To extract the signal, the ATLAS and CMS collaborations each combined data from the first and second runs of the Large Hadron Collider, which involved collisions at energies of 7, 8 and 13 TeV. They then applied complex analysis methods to the data.
The upshot was the detection of the decay of the Higgs boson to a pair of bottom quarks with a significance that exceeds 5 standard deviations.
Furthermore, the collaborations measured a rate for the decay that is consistent with the Standard Model prediction, within the current precision of the measurement.
“We are proud to announce the observation of this important and challenging Higgs boson decay,” said Dr. Karl Jakobs, spokesperson of the ATLAS Collaboration.
“While the result is certainly a confirmation of the Standard Model, it is equally a triumph for our analysis teams.”
“During the early preparations of the Large Hadron Collider, there were doubts on whether this observation could be achieved. Our success is thanks to the excellent performance of the LHC and the ATLAS detector, and the application of highly sophisticated analysis techniques to our large dataset.”
“Since the first single-experiment observation of the Higgs boson decay to tau-leptons one year ago, CMS, along with our colleagues in ATLAS, has observed the coupling of the Higgs boson to the heaviest fermions: the tau, the top quark, and now the bottom quark,” said Dr. Joel Butler, spokesperson of the CMS Collaboration.
“The superb performance of the Large Hadron Collider and modern machine-learning techniques allowed us to achieve this result earlier than expected.”
With more data, the ATLAS and CMS collaborations will improve the precision of these and other measurements and probe the decay of the Higgs boson into a pair of much-less-massive fermions called muons, always watching for deviations in the data that could point to physics beyond the Standard Model.

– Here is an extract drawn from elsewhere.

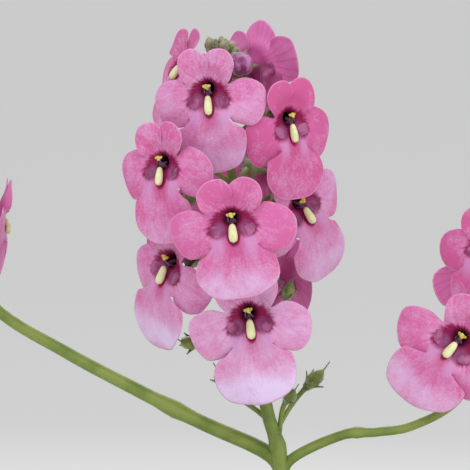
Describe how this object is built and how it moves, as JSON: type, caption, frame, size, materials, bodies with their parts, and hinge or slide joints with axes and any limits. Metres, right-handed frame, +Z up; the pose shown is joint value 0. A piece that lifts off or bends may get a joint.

“The experiments continue to home in on the Higgs particle, which is often considered a portal to new physics,” said Dr. Eckhard Elsen, Director for Research and Computing at CERN.
“These beautiful and early achievements also underscore our plans for upgrading the Large Hadron Collider to substantially increase the statistics.”
“The analysis methods have now been shown to reach the precision required for exploration of the full physics landscape, including hopefully new physics that so far hides so subtly.”
The results will be published in the journals Physics Letters B (preprint) and Physical Review Letters (preprint).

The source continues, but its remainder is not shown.